With these two lessons in mind, let us now
examine the television contraction of what was once the wide world of sports. Comprehensive
highlight packages began to clutter the airwaves in concert with the rise of
cable sports networks desperate to fill air time. The assumption of viewer
attraction was logical: results were newsworthy; fans would watch a compacted
version of what they’d already seen; fans would be curious about games
subjected to local blackouts or broadcast in other regions. Inadvertently we
were reprogrammed not to endure quarters, halves, periods, innings, time outs
and other delays in exchange for witnessing fleeting moments of heartbreak or
glory. Time shrunk, fans were no longer required to commit three hours of their
time to get the game story and the final score; we could catch the highlights
later. The actual games no longer mattered. Only die-hards, the core
constituency of any sport or club were motivated to watch meaningless games
play themselves out in their entirety.
The blind leagues only recognized the
exposure and the promotional potential of the highlight shows, the scene
setting for future games. Casual fans would watch the free trailer and pay to
see the film, no question. And then along came an unheralded rookie phenom called
the Internet. In their frenzy to establish a presence across all platforms the
big leagues effectively circumvented their traditional main squeeze, television,
by creating their own web sites and commissioning their own apps to show their
own highlights, craft their own narratives.

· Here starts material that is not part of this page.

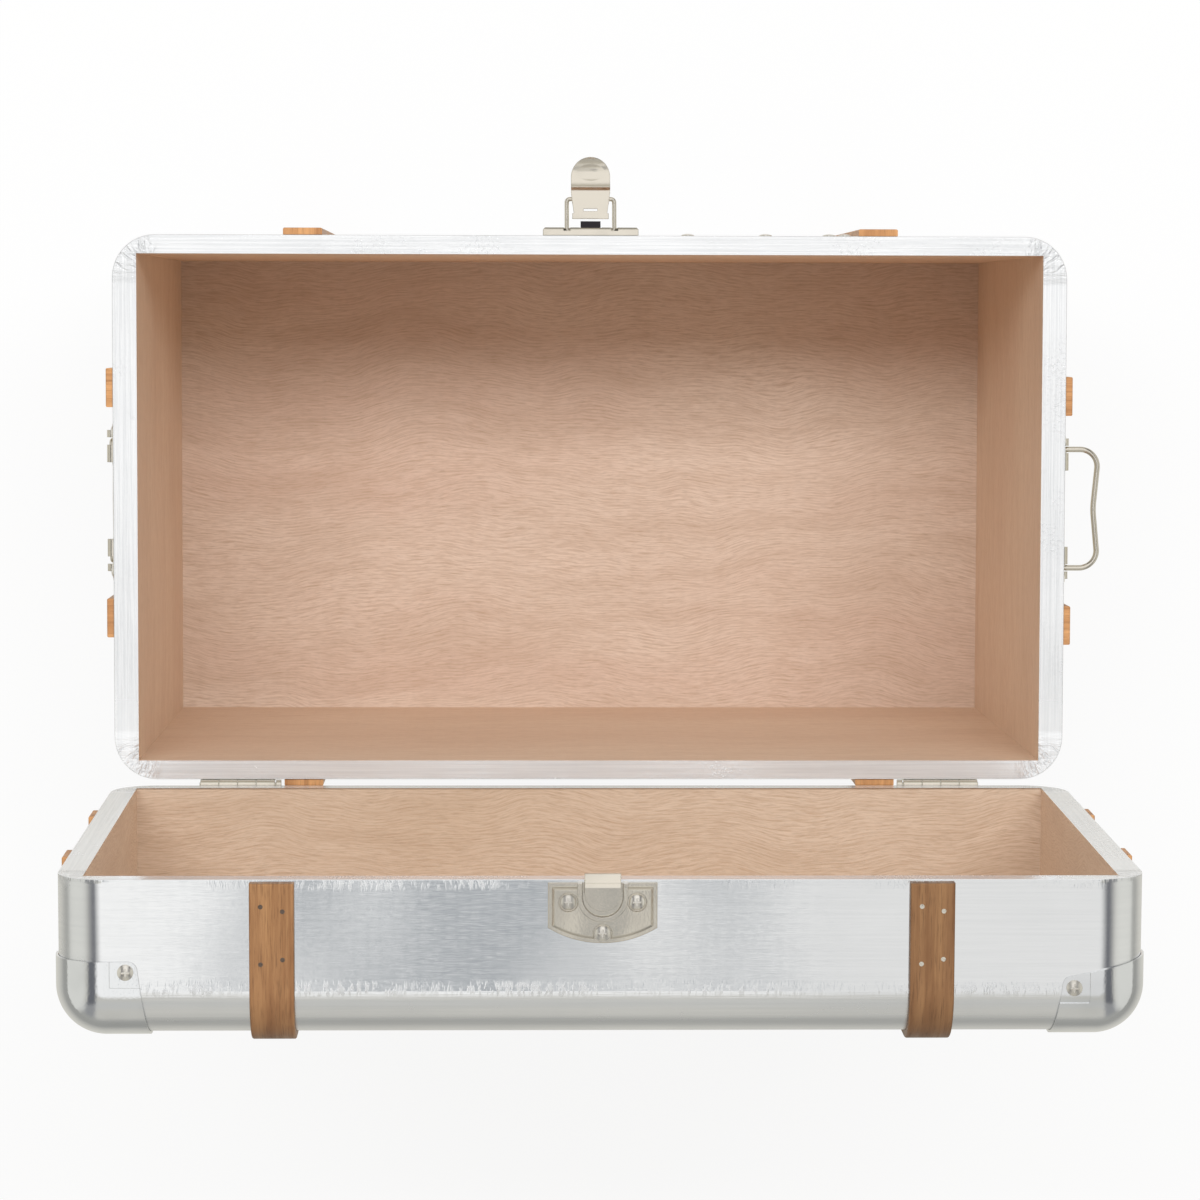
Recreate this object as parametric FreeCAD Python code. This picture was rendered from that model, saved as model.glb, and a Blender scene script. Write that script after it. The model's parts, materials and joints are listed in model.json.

For the home viewer there used to be a cost
associated with sports fandom, whether it was a particular television package
or a few minutes’ attention for a few commercials. The diluted mini dramas are
free now and the peculiar paradox is that there are now more ways than ever to not
watch a complete game without turning on the television. And this disconnect,
this disruption, has been inadvertently perpetuated by enterprises whose sole
goal is to keep us glued to our sets on behalf of their sponsors and partners
by providing a form of unscripted entertainment.